Some people have been wondering what brought about Kwahu Easter. Some even ask what is so special about the celebration that gets Kwahu on a standstill during the period.
Anyway, to begin with Kwahu Easter is, first of all, not Kwahu’s traditional festival. Kwahu, just like many Akan tribes, celebrates Akwasidae – which is Kwahu’s transitional festival.
The Easter festivities in Kwahu can best be described as a homecoming for Kwahus. Actaully, that is how the popular reveling season begun on the mountains. It started as a homecoming for Kwahus in the diaspora, especially those in Accra.
Majority of Kwahus live in the Greater Accra Region as compared to mainland Kwahu. This move to the capital city as well as overseas were for trade and commerce. Kwahus are known to be predominantly traders and business men and women, who travel far and wide to trade.
In Accra, it is no coincidence that you would find majority of Kwahus in trading centres such as Abossey Okai, Kantamanto, Okaishie, CMB, among others. It was even Kwahus who started trading at most of these centres before others joined in.
Aside their commercial life, they also reside in principal areas of the capital city including Kokomlemle, Adabraka, Dansoman, Pokuase, Amasaman, among other areas. This has left mainland Kwahu to become more like a ‘deserted town’ where majority of its youth and working class are abroad making ends meat living a few of them and the aged behind back home.
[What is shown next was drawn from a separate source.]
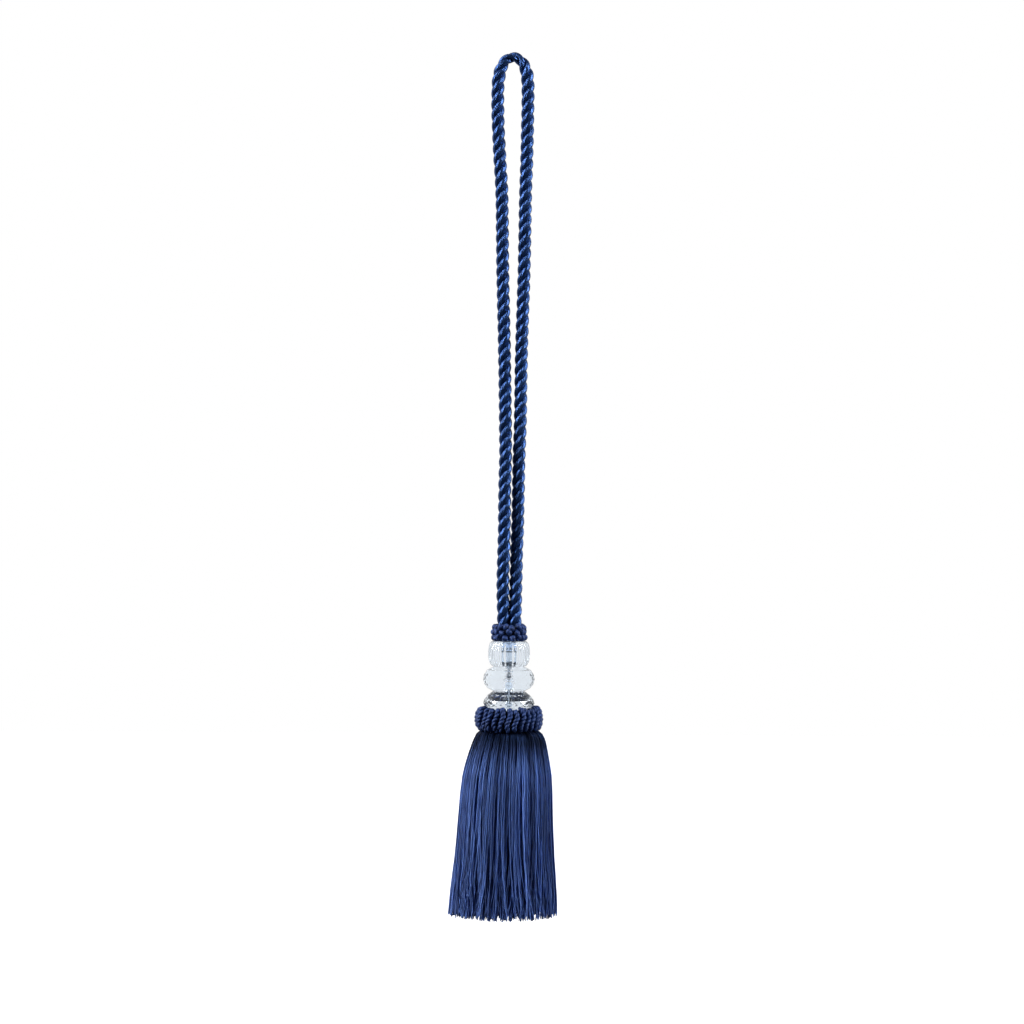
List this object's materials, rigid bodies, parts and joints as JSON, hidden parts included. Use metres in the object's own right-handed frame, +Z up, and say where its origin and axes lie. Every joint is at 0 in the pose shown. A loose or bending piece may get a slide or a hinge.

However, they return home often to build properties, especially magnificent buildings, which they hope to return to when they retire and go back to their homeland.
Moreover, the Kwahus with most of them being traders and business men and women often couldn’t leave to their hometown during the Christmas festivities. Christmas, as it is today, was a season of cashing-in on sales, so they couldn’t leave to visit families on the mountains, because most of them were in Accra’s busy business districts trading.
Nonetheless, they begun finding the Easter holidays as a flexible period to visit their families in Kwahu. Unlike Christmas, the Easter period was less engulfed in the capital’s busy trading activities.
It was during these visits in the Easter holidays that propelled the Kwahu Easter phenomenon. They would often visit the mountains with friends from Accra and other parts of the country. It became somewhat customary that often colleagues in Accra would join the Kwahus to visit their families, so that they could catch glimpse and experience their bespoke natural, tourist sites as well as the chilly weather. A move that friends from other parts of the country, especially Accra, deemed it as a break out from the bustling and hustling of the city.
It was not surprising that later on it became an annual homecoming for them to return home within the Easter season for family and community meetings in Kwahu.This has been sustained to date among the Kwahus and other Ghanaians and even foreigners who troop in to the chilly mountains for their reveling moments during the Easter holidays.
Over the years, the holidays on the Kwahu mountains have become more interesting with the introduction of the Paragliding event. This feature was introduced in 2005 to complement the holidays. International pilots come from other parts of the globe to fly parachutes at the Odweanoma Paragliding site to mainland Nkawkaw. This in particular has given Kwahu Easter a global prominence.
To conclude, Kwahu Easter has come to stay. Nonetheless, regulations needs to be put in place by the government and the traditional authority in Kwahu to make the festivities worth its prominence and status as not just an event of merry making but one that drives economic growth and development in tourism.